Well-test analysis of multi-phase flow from two layers communicating through the wellbore

Abstract

Conventional buildup analysis techniques are based on analytical solutions to the diffusivity equation that are subject to well-known assumptions. During actual well tests multi-phase flow in several layers with different properties is often observed. Applicability of the conventional wellness analysis technique to the interpretation of complex cases involving flow of oil and gas in two commingled layers was investigated in this research. A commercial black oil simulator with variable bubble-point was used to generate pressure and production data. A single-well radial reservoir model was utilized in the simulations. After a period of production the well was shut-in for a buildup test. A total of 283 tests was conducted in the first part of the study. A statistical analysis of results was performed.
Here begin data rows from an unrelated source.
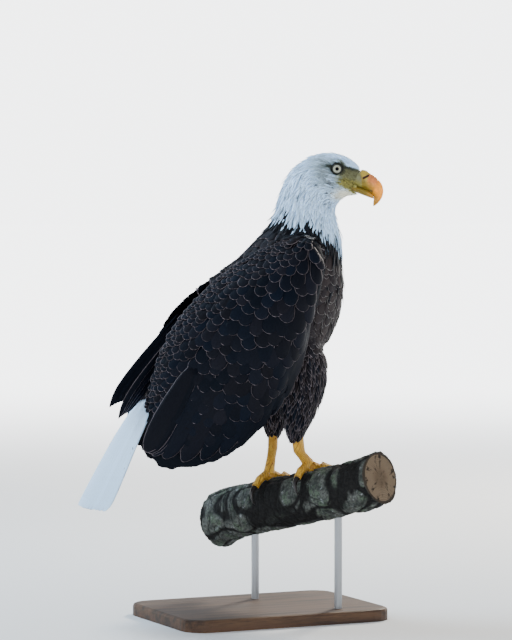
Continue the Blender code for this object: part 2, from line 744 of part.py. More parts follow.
def make_thigh(name, side):
    rings = []
    centres = [Vector(row[0]) if side < 0 else mirrored(row[0]) for row in THIGH]
    depths = [row[1] for row in THIGH]
    halves = [row[2] for row in THIGH]
    last = len(THIGH) - 1
    for k in range(THIGH_STEPS + 1):
        spot = last * k / THIGH_STEPS
        centre = place(blend(centres, spot))
        rings.append([centre + Vector((blend(depths, spot) * MM * math.cos(a),
                                       blend(halves, spot) * MM * math.sin(a), 0))
                      for a in [2 * math.pi * j / LIMB_SIDES for j in range(LIMB_SIDES)]])
    return loft(name, rings, "dark_feathers")


# ---- stand --------------------------------------------------------------------------------
def make_base():
    """A flat board with rounded corners and a softened upper edge."""
    half_x, half_y = BASE_LENGTH / 2, BASE_WIDTH / 2
    rings = []
    for height, inset in BASE_EDGE:
        ring = []
        for quarter in range(4):
            sign_x = 1 if quarter in (0, 3) else -1
            sign_y = 1 if quarter in (0, 1) else -1
            centre = Vector((BASE_X + sign_x * (half_x - BASE_CORNER),
                             sign_y * (half_y - BASE_CORNER), height))
            for k in range(BASE_CORNER_STEPS + 1):
                angle = math.pi / 2 * (quarter + k / BASE_CORNER_STEPS)
                reach = BASE_CORNER - inset
                ring.append(centre + Vector((math.cos(angle), math.sin(angle), 0)) * reach)
        rings.append(ring)
    return loft("stand_base", rings, "stand_wood")


def make_rods(perch):
    cutter = swollen(perch)
    for name, along in zip(("stand_rod_left", "stand_rod_right"), ROD_PLACES):
        foot = PERCH_MIDDLE + PERCH_AXIS * along
        heights = (BASE_HEIGHT + GAP, foot.z)
        rings = [tube_ring(Vector((foot.x, foot.y, height)), Vector((0, 0, 1)), Vector((1, 0, 0)),
                           ROD_RADIUS, ROD_RADIUS, ROD_SIDES) for height in heights]
        combine(loft(name, rings, "stand_steel"), cutter)


# ---- the whole ----------------------------------------------------------------------------
def clear_scene():
    for old in list(bpy.data.objects):
        bpy.data.objects.remove(old, do_unlink=True)


def build():
    clear_scene()
    eyes = [make_eye("eye_left", 1), make_eye("eye_right", -1)]
    make_head(eyes, make_bill())
    head_end, neck_end = station_index(HEAD_ENDS), station_index(NECK_ENDS)
    neck = body_stretch("neck", head_end, neck_end, "white_feathers")
    trunk = body_stretch("trunk", neck_end, len(BODY) - 1, "dark_feathers", last_gap=False)
    trunk_cutter = swollen(trunk)
    neck_cutter = swollen(neck)
    tail = make_tail()
    tail_cutter = swollen(tail)
    combine(tail, trunk_cutter)
    for side_name, side in (("left", 1), ("right", -1)):
        wing = make_wing(f"wing_{side_name}", side)
        wing_cutter = swollen(wing)
        for cutter in (trunk_cutter, neck_cutter, tail_cutter):
            combine(wing, cutter)
        tips = make_primaries(f"primaries_{side_name}", side)
        combine(tips, trunk_cutter)
        thigh = make_thigh(f"thigh_{side_name}", side)
        leg = make_foot(side_name, side)
        for cutter in (trunk_cutter, wing_cutter, swollen(leg)):
            combine(thigh, cutter)
    make_rods(make_perch())
    make_base()


build()
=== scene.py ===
"""Bald eagle on a short perch and a display stand: the finish and the plumage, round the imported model."""
import math

import bmesh
import bpy
import numpy as np
from mathutils import Matrix, Vector, noise
from mathutils.bvhtree import BVHTree
from mathutils.kdtree import KDTree


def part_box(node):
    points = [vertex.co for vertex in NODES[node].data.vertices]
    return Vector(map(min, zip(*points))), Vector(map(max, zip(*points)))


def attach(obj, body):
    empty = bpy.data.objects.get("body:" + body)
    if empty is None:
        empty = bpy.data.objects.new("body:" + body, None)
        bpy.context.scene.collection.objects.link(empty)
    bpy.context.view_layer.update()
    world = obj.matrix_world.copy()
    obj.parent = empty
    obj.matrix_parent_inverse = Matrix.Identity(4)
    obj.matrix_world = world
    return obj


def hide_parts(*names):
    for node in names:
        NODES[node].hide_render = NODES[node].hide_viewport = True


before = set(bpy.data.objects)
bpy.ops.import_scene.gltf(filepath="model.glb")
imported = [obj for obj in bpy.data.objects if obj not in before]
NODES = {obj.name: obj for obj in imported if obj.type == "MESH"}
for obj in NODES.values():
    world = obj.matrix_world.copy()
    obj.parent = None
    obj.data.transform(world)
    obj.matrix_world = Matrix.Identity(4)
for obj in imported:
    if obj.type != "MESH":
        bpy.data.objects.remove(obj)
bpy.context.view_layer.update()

MM = 0.001
RNG = np.random.default_rng(7)

# ---- the bird's own places ----------------------------------------------------------------
STANCE = np.array([0.123, 0.0, 0.255])     # the perch's top between the feet
HEAD_TURN = math.radians(-25)              # the head looks to the bird's right
HEAD_PITCH = math.radians(22)              # and a little downwards
COAT_PATCH = 0.003                         # side of a feather's patch on the OFBake map


def mm(*places):
    """World places from places in mm from the stance."""
    return STANCE + MM * np.array(places, dtype=float)


def box_middle(node):
    low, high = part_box(node)
    return (Vector(low) + Vector(high)) / 2


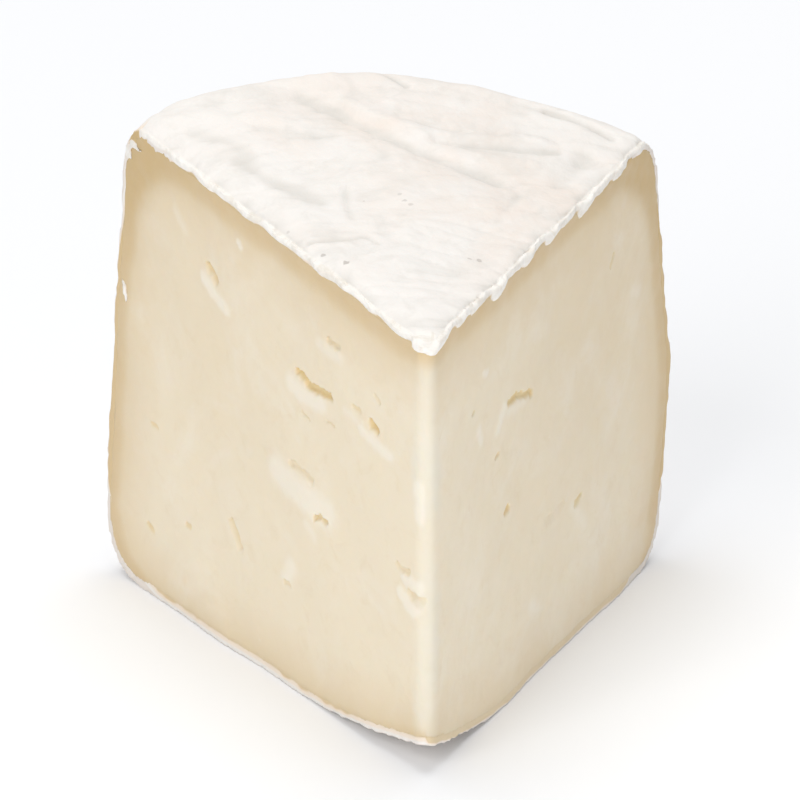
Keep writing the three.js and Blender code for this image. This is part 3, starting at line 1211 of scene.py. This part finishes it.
    def _ruffle(self, piece: bpy.types.Object) -> None:
        """Gives the rind its relief, and notes what the shaders need.

        Args:
            piece: The piece.
        """
        form, places = self.form, self.clay.places(piece.data)
        normals = self.clay.normals(piece.data)
        depth = form.depth(places)
        on_top = smooth_step(0.4, 0.8, normals[:, 2])
        height = self._relief(places, on_top)
        shown = smooth_step(0.75, 0.3, depth) * smooth_step(0.0, 1.5, places[:, 2])
        torn, scraped = self._torn(places), self._scraped(places)
        moved = places + normals * (height * shown)[:, None]
        for cut in Cut:
            near = smooth_step(0.9, 0.3, -form.facing(places, cut))
            edge = 0.04 - 0.09 * smooth_step(1.15, 1.6, depth)
            wave = (form.cut_wave(form.run(places, cut), places[:, 2], cut) + edge) * near
            moved = moved + np.outer(wave, np.array(form.outward(cut)))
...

The study shows that calculated values of average effective oil permeability and skin factor depend on a wide range of parameters, such as contrast in layer properties, production mode, and production rate and time. Both average oil permeability and skin can be either over- or underestimated under multi-phase flow conditions in two commingled layers. The greater the contrast in layer properties, the less accurate results of buildup analysis we should expect. Skin was underestimated in many tests with constant oil rate production and in the majority of the tests with constant BHP production prior to shut-in. A combination of constant BHP production, high contrast in layer properties, and long production time results in overestimation of average permeability to oil. High oil rates reduce the calculated value of oil permeability. Several production forecasts were made using calculated values of permeability and skin in a single-layer reservoir model. A single-layer analogy produces acceptable results if the contrast in layer properties is not too great. If the contrast is high the forecasts generated by single-layer and two-layer reservoir models can differ significantly.